[Your goal] Begin at the line containing "CHEVRONS.forEach((row, i) =>" in the entries below and end at the line containing "# is on the"; transcribe that range exactly and nothing outside it.

[Given records]
<<<<

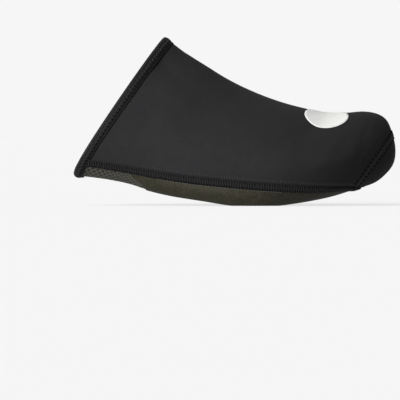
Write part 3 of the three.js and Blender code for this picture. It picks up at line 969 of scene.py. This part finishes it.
SEAM_TO_MIDDLE = 46  # about how far the sole's middle is from its seams, in millimetres
PALER_LINE = (4.5, 3.4, 0.36, 0.2)  # where the sole is paler along the seam: millimetres from the seam, spread, share of the length, spread
PALER_STRENGTH = 0.34
SHADED_CORNER = (3.2, 0.2, 0.75)  # millimetres from the seam, share of the length, strength
SHADED_FRONT = (0.5, 3.2, 0.7)  # share of the length where it starts, rise over the length, strength


class TOECOVER_OT_sole(ToeCoverOperator, bpy.types.Operator):
    """Builds the coated sole with its cleat opening"""

    bl_idname = "toe_cover.sole"
    bl_label = "Sole"

    def execute(self, context):
        courses = Courses()
        count, cols = SOLE_GRID
        rows = np.linspace(0, 1, count)[:, None]
        start = strap_edge(courses, cols)
        front = courses.front_u - gap_along()
        u = start + rows * (front - start)
        u, v = np.broadcast_arrays(u, under_grid(courses, u, cols))
        outer, inner = offset(u, v, 0), offset(u, v, -self.sizes.sole_wall)
        from_seam = (1 - np.abs(np.linspace(-1, 1, cols))[None, :]) * SEAM_TO_MIDDLE
        beside, spread, ahead, length = PALER_LINE
        paler_near_seam = np.exp(-(((from_seam - beside) / spread) ** 2) - ((rows - ahead) / length) ** 2) * PALER_STRENGTH
        ahead, slope, strength = SHADED_FRONT
        shaded = np.clip((rows - ahead) * slope, 0, strength) + 0 * from_seam
        spread, length, strength = SHADED_CORNER
        shaded += np.exp(-((from_seam / spread) ** 2) - (rows / length) ** 2) * strength
        piece = wall("sole_cloth", outer, inner, marks={"paler_near_seam": paler_near_seam, "shaded": shaded}, lined=True)
        cut_opening(piece)
        finish_piece(piece, "sole", ["sole"], coated_sole_cloth(self.colours.sole[:]), fleece_lining())
        return {"FINISHED"}


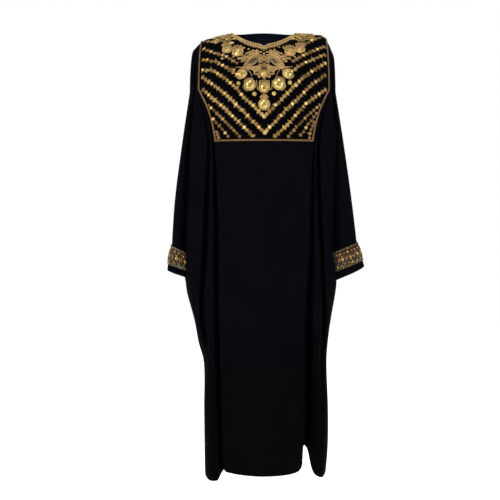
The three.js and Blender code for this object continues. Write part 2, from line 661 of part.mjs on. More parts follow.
const abaya = new THREE.Group();
function add(name, geometry, material) {
  const mesh = new THREE.Mesh(geometry, MATERIALS[material]);
  mesh.name = name;
  abaya.add(mesh);
}

add("front", shell(front.rows, front.normals, -CLOTH, 0, front), "crepe");
add("back", shell(back.rows, back.normals, -CLOTH, 0, back), "crepe");
add("yoke", shell(yokeSlice(front.rows), yokeSlice(front.normals), YOKE_LOW, YOKE_HIGH), "velvet");
add("yoke_cord", yokeCord(), "braid");
add("neck_trim", neckTrim(), "braid");
for (const side of [-1, 1]) {
  const name = sideName(side);
  add(`cuff_${name}`, cuffWall(side, 0, CUFF_SHARES.length - 1, -CLOTH, 0), "crepe");
  const { firstRing, lastRing, low, high } = CUFF_BAND;
  add(`cuff_band_${name}`, cuffWall(side, firstRing, lastRing, low, high), "trellis");
  CHEVRONS.forEach((row, i) => add(`chevron_${i + 1}_${name}`, chevron(row, side), "braid"));
  add(`leaf_${name}`, boss(side * LEAF.x, LEAF.z, LEAF_PROFILE, 12, leafOutline(side)), "stone");
}
add("palmette", boss(PALMETTE.x, PALMETTE.z, PALMETTE_PROFILE, 28, palmetteOutline), "braid");
for (const { name, x, z, r } of STONES) add(`stone_${name}`, boss(x, z, STONE_PROFILE, 14, disc(r)), "stone");

export default abaya;
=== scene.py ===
import math

import bpy
import numpy as np
from mathutils import Matrix, Vector
from mathutils.bvhtree import BVHTree


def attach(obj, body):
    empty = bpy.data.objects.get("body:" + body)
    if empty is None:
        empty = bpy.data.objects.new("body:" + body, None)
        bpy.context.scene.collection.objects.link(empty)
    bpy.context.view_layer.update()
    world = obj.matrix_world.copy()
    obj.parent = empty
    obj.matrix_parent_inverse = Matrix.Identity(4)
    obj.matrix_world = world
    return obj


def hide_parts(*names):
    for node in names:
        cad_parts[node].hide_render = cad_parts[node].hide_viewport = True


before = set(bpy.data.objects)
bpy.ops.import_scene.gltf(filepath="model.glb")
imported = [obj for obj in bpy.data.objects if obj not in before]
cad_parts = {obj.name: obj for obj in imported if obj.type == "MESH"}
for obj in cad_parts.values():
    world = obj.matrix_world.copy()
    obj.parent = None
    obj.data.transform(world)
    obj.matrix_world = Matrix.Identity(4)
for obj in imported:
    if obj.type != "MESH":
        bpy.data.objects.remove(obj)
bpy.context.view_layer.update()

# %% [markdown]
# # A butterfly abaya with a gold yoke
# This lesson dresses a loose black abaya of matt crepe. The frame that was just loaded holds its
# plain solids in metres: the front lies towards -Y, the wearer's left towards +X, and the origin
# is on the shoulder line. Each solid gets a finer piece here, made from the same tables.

MM = 0.001
chance = np.random.default_rng(11)

# %% [markdown]
# ## The camera
# The garment hangs straight in front of a long lens, so its outline keeps its true widths. The
# camera stands level with the hips and looks straight to the back.

# %% Camera
lens = bpy.data.cameras.new("camera")
lens.lens, lens.sensor_width = 81, 36
camera = bpy.data.objects.new("camera", lens)
camera.location = (-0.0435, -3.6, -0.691)
camera.rotation_euler = (math.radians(90), 0, 0)
bpy.context.scene.collection.objects.link(camera)
bpy.context.scene.camera = camera
print("camera at", tuple(round(v, 3) for v in camera.location))

# %% [markdown]
# ## The studio
# Black cloth shows its folds only by soft light that grazes them, and gold thread needs bright
# and dark places to mirror. So the room is white for the camera, dimmer for the light, and four
# broad lamps stand at the left, at the right, above and behind.

# %% Studio
def studio_world(light):
    world = bpy.data.worlds.new("studio")
    world.use_nodes = True
    nodes, links = world.node_tree.nodes, world.node_tree.links
    seen, lit = nodes["Background"], nodes.new("ShaderNodeBackground")
    mix, path = nodes.new("ShaderNodeMixShader"), nodes.new("ShaderNodeLightPath")
    seen.inputs["Color"].default_value = (1, 1, 1, 1)
    seen.inputs["Strength"].default_value = 1.0
    lit.inputs["Color"].default_value = (0.93, 0.96, 1, 1)
    lit.inputs["Strength"].default_value = light
    links.new(path.outputs["Is Camera Ray"], mix.inputs["Fac"])
    links.new(lit.outputs[0], mix.inputs[1])
    links.new(seen.outputs[0], mix.inputs[2])
    links.new(mix.outputs[0], nodes["World Output"].inputs["Surface"])
    return world

def soft_lamp(name, place, aim, size, watts, colour=(1, 1, 1)):
    light = bpy.data.lights.new(name, "AREA")
    light.shape, light.size, light.energy, light.color = "DISK", size, watts, colour
    lamp = bpy.data.objects.new(name, light)
    lamp.location = place
    lamp.rotation_euler = (Vector(aim) - Vector(place)).to_track_quat("-Z", "Y").to_euler()
    bpy.context.scene.collection.objects.link(lamp)

bpy.context.scene.world = studio_world(0.42)
bpy.context.scene.view_settings.view_transform = "Standard"
soft_lamp("lamp_left", (-2.0, -2.2, 0.9), (0, 0, -0.5), 0.9, 62, (1, 0.985, 0.96))
soft_lamp("lamp_right", (2.3, -1.7, 0.2), (0, 0, -0.6), 1.0, 26, (0.95, 0.98, 1))
soft_lamp("lamp_top", (0.1, -0.9, 1.9), (0, 0, -0.3), 0.8, 20)
soft_lamp("lamp_back", (0.4, 2.4, 0.9), (0, 0, -0.5), 1.4, 34)

def white_floor():
    bpy.ops.object.select_all(action="DESELECT")
    bpy.ops.mesh.primitive_plane_add(size=1, location=(0, 0, -1.45))
    floor = bpy.context.object
    floor.name = "floor"
    floor.data.transform(Matrix.Translation(floor.location) @ Matrix.Diagonal((16, 16, 1, 1)))
    floor.location = (0, 0, 0)
    paint = bpy.data.materials.new("floor")
    paint.use_nodes = True
    shader = paint.node_tree.nodes["Principled BSDF"]
    shader.inputs["Base Color"].default_value = (0.9, 0.9, 0.9, 1)
    shader.inputs["Roughness"].default_value = 1.0
    shader.inputs["Emission Color"].default_value = (1, 1, 1, 1)
    shader.inputs["Emission Strength"].default_value = 0.95
    floor.data.materials.append(paint)

white_floor()

# %% [markdown]
# ## Tables of the cut
# A pattern cutter keeps a garment as measures at set heights. Each row below is one height, in
# millimetres from the middle line, and a smooth curve runs through every column, so that any height
# in between is known. The folds are a lip, where the cloth turns in, a half width and a depth.

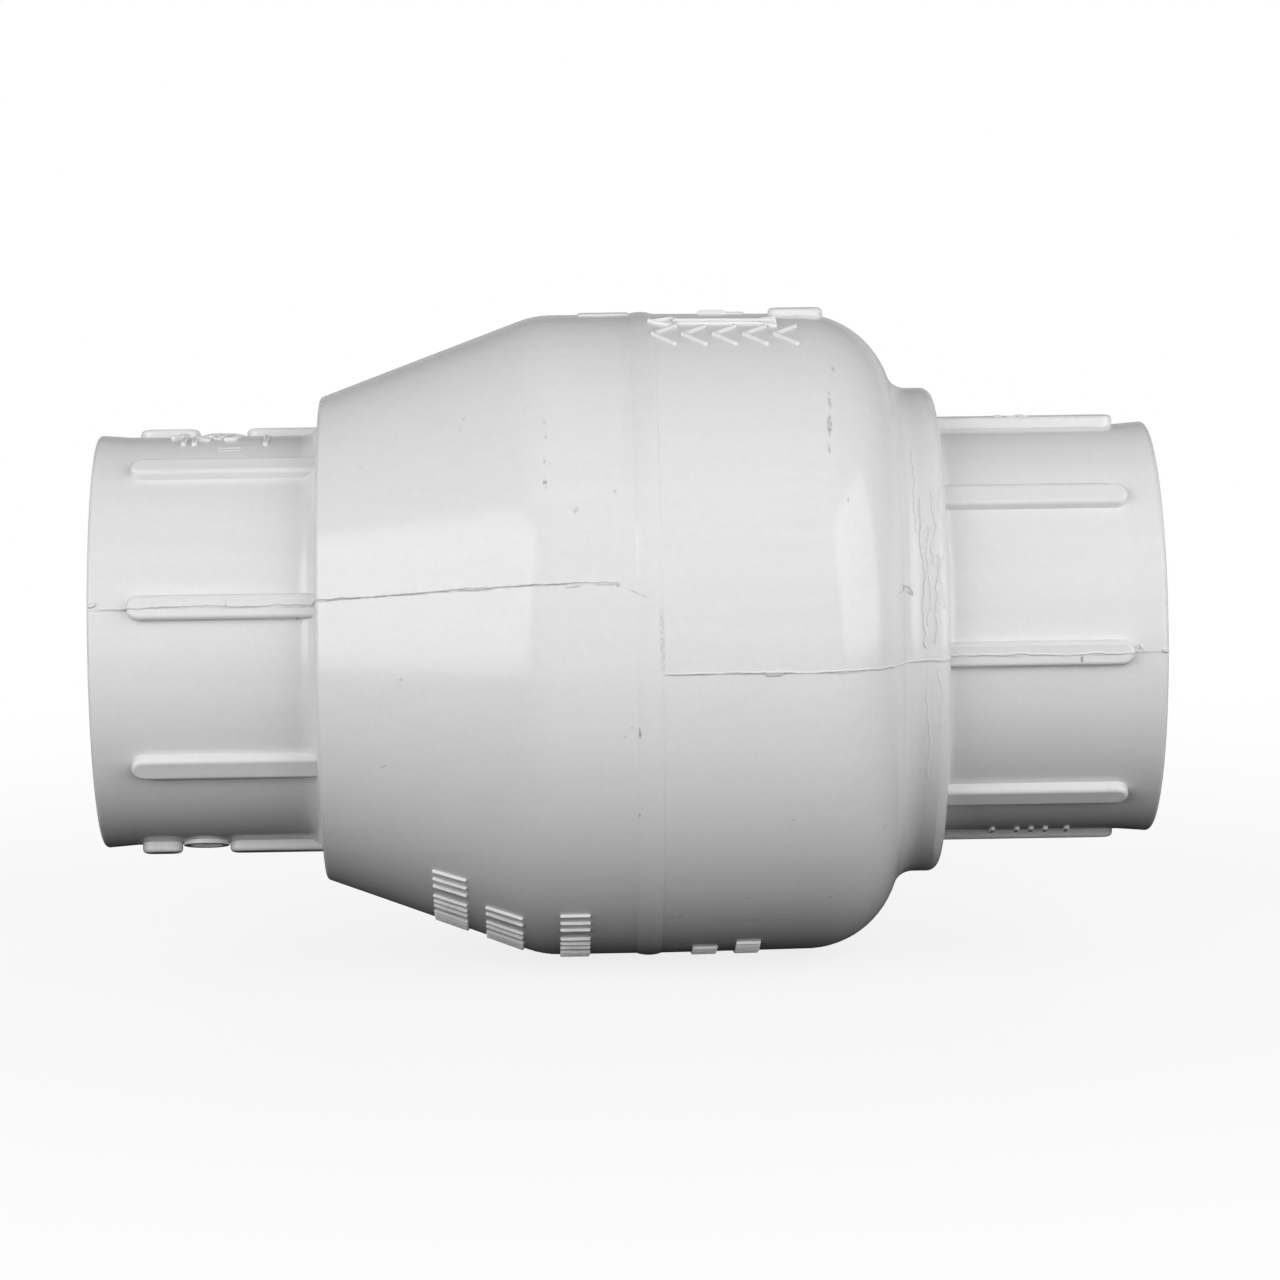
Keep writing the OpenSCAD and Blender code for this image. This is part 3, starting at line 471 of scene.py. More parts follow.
def rubber(finishes):
    """Black rubber with a bloom of dust and the shiny print of the seat lip."""
    made = Finish("facing_rubber")
    grit = made.noise(0.0006, 4, 0.7)
    dust = made.ramp(made.noise(0.005, 4, 0.65), 0.45, 0.75)
    axis = flapper_frame()
    face = made.moved(axis.translation, axis.to_euler())
    flat = made.node("ShaderNodeVectorMath", {0: face, 1: (1, 1, 0)}, operation="MULTIPLY").outputs[0]
    radius = made.node("ShaderNodeVectorMath", {0: flat}, operation="LENGTH").outputs["Value"]
    low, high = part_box("seal_disc")
    lip = (high.y - low.y) / 2 - SEAL_PAST_LIP
    printed = made.ramp(made.combined("ABSOLUTE", made.minus(radius, lip)), 0.0002, 0.0006, 1.0, 0.0)
    base = made.mix(made.times(dust, 0.35), tuple(finishes.rubber_colour) + (1,), DUST)
    rough = made.minus(made.ramp(dust, 0, 1, 0.55, 0.8), made.times(printed, 0.3))
    skin = made.bump(printed, -0.0001, made.bump(grit, 0.00003))
    return made.finish(base, rough, skin, IOR=1.5)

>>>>

[Written answer]
  CHEVRONS.forEach((row, i) => add(`chevron_${i + 1}_${name}`, chevron(row, side), "braid"));
  add(`leaf_${name}`, boss(side * LEAF.x, LEAF.z, LEAF_PROFILE, 12, leafOutline(side)), "stone");
}
add("palmette", boss(PALMETTE.x, PALMETTE.z, PALMETTE_PROFILE, 28, palmetteOutline), "braid");
for (const { name, x, z, r } of STONES) add(`stone_${name}`, boss(x, z, STONE_PROFILE, 14, disc(r)), "stone");

export default abaya;
=== scene.py ===
import math

import bpy
import numpy as np
from mathutils import Matrix, Vector
from mathutils.bvhtree import BVHTree


def attach(obj, body):
    empty = bpy.data.objects.get("body:" + body)
    if empty is None:
        empty = bpy.data.objects.new("body:" + body, None)
        bpy.context.scene.collection.objects.link(empty)
    bpy.context.view_layer.update()
    world = obj.matrix_world.copy()
    obj.parent = empty
    obj.matrix_parent_inverse = Matrix.Identity(4)
    obj.matrix_world = world
    return obj


def hide_parts(*names):
    for node in names:
        cad_parts[node].hide_render = cad_parts[node].hide_viewport = True


before = set(bpy.data.objects)
bpy.ops.import_scene.gltf(filepath="model.glb")
imported = [obj for obj in bpy.data.objects if obj not in before]
cad_parts = {obj.name: obj for obj in imported if obj.type == "MESH"}
for obj in cad_parts.values():
    world = obj.matrix_world.copy()
    obj.parent = None
    obj.data.transform(world)
    obj.matrix_world = Matrix.Identity(4)
for obj in imported:
    if obj.type != "MESH":
        bpy.data.objects.remove(obj)
bpy.context.view_layer.update()

# %% [markdown]
# # A butterfly abaya with a gold yoke
# This lesson dresses a loose black abaya of matt crepe. The frame that was just loaded holds its
# plain solids in metres: the front lies towards -Y, the wearer's left towards +X, and the origin
# is on the shoulder line. Each solid gets a finer piece here, made from the same tables.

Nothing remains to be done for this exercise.